La dernière voie, celle que j’essaie aujourd’hui, c’est les SSD de la gamme H. Il en existe plusieurs (H10 et H20) mais le fonctionnement est le même dans tous les cas : coupler de la mémoire Optane (16 ou 32 Go) avec un SSD classique à base de mémoire QLC (la moins onéreuse des mémoire flash). J’ai acheté un H10 de 256 Go (16 Go d’Optane) pour tester, mais j’avais déjà essayé un H10 il y a quelques années pour Canard PC Hardware.

Un H10 de 256 + 16 Go

Quand ça marche (et spoiler, cette fois, ça n’a pas marché), c’est assez efficace : j’avais testé le H10 sur un PC portable adapté et on avait un appareil très réactif grâce à Optane. Les performances sur les accès aléatoires sont très élevées, ce qui amène des gains sur l’ouverture des applications, par exemple. Mais le fonctionnement même du truc amenait quand même des défauts bizarres : par défaut, on écrit d’abord dans la mémoire Optane (lente en écriture, de l’ordre de 300 Mo/s sur le H10 de 512 Go), puis dans le cache pseudo-SLC du SSD (~900 Mo/s) puis enfin directement sur la mémoire flash en mode QLC, à 60 Mo/s (c’est lent). Disons que dans les PC portables, le compromis était acceptable.

En Thunderbolt

Au départ, je comptais tester mon H10 en Thunderbolt pour tenter de faire un Fusion Drive, mais ça n’a pas marché. petit aparté, d’ailleurs, Apple a tenté un truc pour accélérer les Fusion Drive à une époque, en forçant le SSD utilisé en mode pseudo-SLC en permanence. Mais pour revenir au H10, ça ne fonctionne tout simplement pas en Thunderbolt, pour une bonne raison : le montage d’Intel est un bricolage. Pour arriver à placer 16 Go d’Optane et 256 Go de flash NAND sur la même barrette, Intel utilise en fait une méthode un peu bizarre : la bifurcation en PCI-Express. Au lieu d’utiliser les 4 lignes PCI-Express du connecteur M.2, Intel travaille en mode 2×2 : 2 lignes pour Optane (c’est-à-dire ~2 Go/s au maximum) et 2 lignes pour le SSD classique. Mais la bifurcation nécessite un support explicite et ça ne fonctionne pas en Thunderbolt. En pratique, j’ai testé le SSD dans deux boîtiers Thunderbolt sans succès : dans les deux cas, seule le SSD classique est visible. C’est d’ailleurs la même chose avec un adaptateur purement USB-C et dans un de mes PC, ce qui est plus étonnant. J’ai une plateforme à base de Core de 7e génération qui doit normalement supporter Optane… mais ça ne fonctionne pas. Je n’ai pas (encore) testé, mais le comportement peut différer dans certains cas : sur les cartes mères AMD, c’est souvent la partie Optane qui est visible (et pas le SSD classique), mais en gros, si la carte mère ne supporte pas explicitement la bifurcation sur le connecteur M.2, vous ne verrez qu’un des deux périphériques.

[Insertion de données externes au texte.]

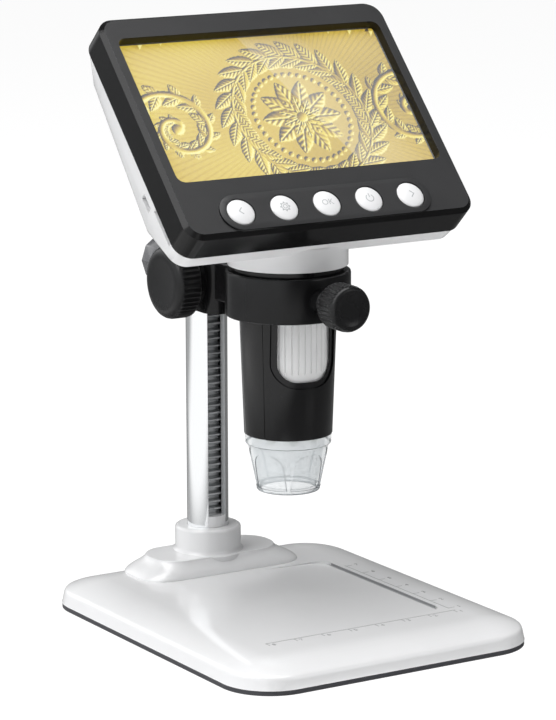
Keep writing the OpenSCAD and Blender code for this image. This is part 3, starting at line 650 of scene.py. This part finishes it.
class MICROSCOPE_OT_carriage(bpy.types.Operator):
    """Builds the carriage and its clamp ring"""
    bl_idname = "microscope.carriage"
    bl_label = "Carriage"

    def execute(self, context):
        block = merged_copy("carriage_body")
        carriage = show(block, "carriage_block", "carriage", "ring_gloss_black",
                        ["carriage_body"],
                        smooth=28)
        round_edges(carriage, 0.4, 3, 34)
        ring = lathe([(19.7, 102), (20, 102.3), (20, 115.55), (19.85, 116.05), (19.45, 116.35),
                      (19.0, 116.35),
                      (18.75, 116.1), (16.1, 112.9), (16.1, 102)], 144)
        arm = soften(slab(17, 15, 13, 0, at=(0, 24.2, 102)), 0.8, 4)
        boss = lathe([(0, -1), (4.2, -1), (4.2, 3.4), (3.9, 3.8), (2.1, 3.8), (2.1, 1.5), (0, 1.5)], 48,
                     closed=False)
        place(boss, Matrix.Translation((0, -20.0, CLAMP_HEIGHT)) @ TO_FRONT)
        show(joined(ring, arm, boss), "clamp_ring", "carriage", "ring_gloss_black",
             ["ring_clamp"],
             smooth=32)
        paint("screw_steel", "arm_screws")
        paint("nylon", "friction_pad")
        return {"FINISHED"}


class MICROSCOPE_OT_knobs(bpy.types.Operator):
    """Builds the focus knob, the clamp knob and the tension knob"""
    bl_idname = "microscope.knobs"
    bl_label = "Knobs"

    def execute(self, context):
        n = sizes("stand").knob_ridges
        # big focus knob: local z runs to the right, its face is at z = 0
        knob = lathe([(0, 0.55), (4, 0.4), (7.4, 0.12), (8.6, 0.0), (9.6, 0.12), (10.6, 0.55), (11.3, 1.15),
                      (11.75, 1.9), (11.95, 2.6), (12.0, 3.2), (12.0, 5.0), (12.0, 7.4), (11.8, 8.1),
                      (11.3, 8.5),
                      (6.2, 8.6), (6, 9.5), (1.55, 9.5)], n * 6, closed=False)
        fluted(knob, n, 0.55, 2.4, 7.6, 0.8)
        show(knob, "focus_knob_grip", "focus_drive", "knob_satin_black", ["focus_knob"],
             at=Matrix.Translation((-21.6, SHAFT_Y, SHAFT_HEIGHT)) @ ALONG_X, smooth=50)
        # clamp knob: local z runs to the user
        ridges = 34
        grip = lathe([(2.05, 0), (5.2, 0), (5.2, 1.2), (6.4, 1.5), (7.1, 2.0), (7.3, 2.6), (7.4, 3.2),
                      (7.4, 6.0),
                      (7.4, 8.6), (7.25, 9.6), (6.9, 10.4), (6.3, 10.85), (5.7, 10.95), (5.1, 10.8),
                      (4.4, 10.5),
                      (3, 10.35), (0, 10.3)], ridges * 6, closed=False)
        fluted(grip, ridges, 0.45, 2.5, 9.0, 0.8)
        show(grip, "clamp_knob_grip", "clamp_lock", "knob_satin_black", ["clamp_knob"],
             at=Matrix.Translation((0, -26.4, CLAMP_HEIGHT)) @ TO_FRONT, smooth=50)
        # rear tension knob: ten flat sides
        facets = lathe([(0, 0), (5.4, 0), (5.4, 2), (8.6, 2), (8.6, 10), (5.6, 10), (5.6, 10.8),
                        (0, 10.8)], 10,
                       closed=False)
        soften(facets, 0.45, 3, 20)
        show(facets, "tension_knob_grip", "tension_lock", "tension_gloss_grey", ["tension_knob"],
             at=Matrix.Translation(TENSION_KNOB_AT) @ TO_BACK, smooth=25)
        end = lathe([(0, 0), (5, 0), (5, 2.3), (4.8, 2.8), (4.2, 3.2), (0, 3.2)], 64, closed=False)
        show(end, "shaft_cap", "focus_drive", "cap_black", ["shaft_end_cap"],
             at=Matrix.Translation((9.9, SHAFT_Y, SHAFT_HEIGHT)) @ ALONG_X)
        paint("screw_steel", "focus_shaft", "tension_screw", "clamp_screw")
        paint("gear_brass", "pinion")
        return {"FINISHED"}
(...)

L’option n’est pas liée au H10


Oups


Deux lignes seulement

Dans le cas du H10 de 256 Go, qui plus est, les performances sont assez faibles. C’est en effet un Intel 660p à base de mémoire QLC et la petite capacité limite les performances, tout comme l’interface PCI-Express. Du coup, il lit à ~920 Mo/s et écrit à 480 Mo/s dans son cache, ce qui n’est pas spécialement élevé.

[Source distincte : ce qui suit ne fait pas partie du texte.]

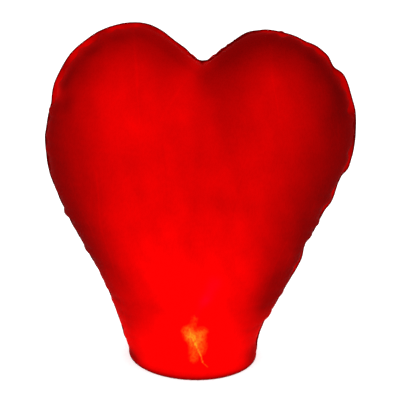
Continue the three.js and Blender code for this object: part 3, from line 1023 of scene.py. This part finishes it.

C’est assez bof pour du M.2/NVMe


Même physiquement, on pourrait le diviser en deux (d’un côté le SSD classique, de l’autre Optane)

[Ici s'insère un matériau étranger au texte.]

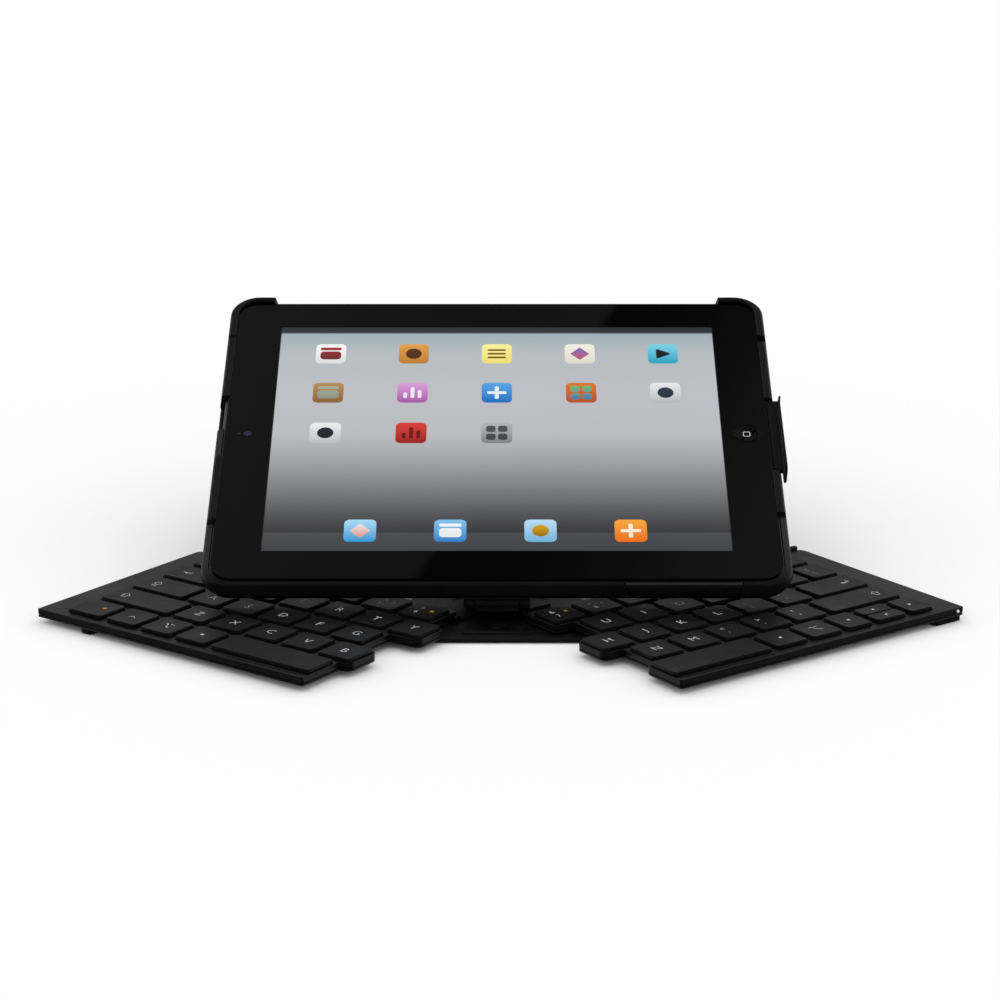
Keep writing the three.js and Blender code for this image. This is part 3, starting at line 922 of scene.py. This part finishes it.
# %% Feet, switch and lamp of the halves
FEET = [f"{word}_{end}_foot" for word in ("left", "right") for end in ("inner", "outer")]
trim = [edged(foot, RUBBER, "rubber", 0.25) for foot in FEET]
trim.append(edged("power_switch", LACQUER, "black_plastic", 0.25))
trim.append(edged("status_lamp", LIGHT_PIPE, "lamp", 0.08))
print("trim", [piece.name for piece in trim])

# %% [markdown]
# ## The tray
#
# The tray is one moulding: a thin back with a wall round it, and lips on the wall that snap over the
# tablet. The wall is a section carried along the rounded outline. Its height and the reach of its lip
# change along the way, so that it drops at the top, opens for the connector, and forms the corner caps.

# %% Tray wall
TRAY = {"width": 246.6, "height": 191.5, "radius": 13.5, "middle": 94.4}
WALL = 2.4
BACK_Z = (-0.8, 1.1)
RIM_Z = 9.6
LIP_Z = (10.5, 11.1)
LIP_REACH = 2.1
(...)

Si tout se passe bien, je vous proposerais tout de même d’autres tests liés à Optane dans le futur, parce que les barrettes qui ne contiennent que de la mémoire Optane, ainsi que les SSD PCI-Express, fonctionnent normalement sur Mac. On trouve d’ailleurs de temps en temps des gens qui installent des SSD 900p (les plus rapides) dans des Mac Pro, par exemple.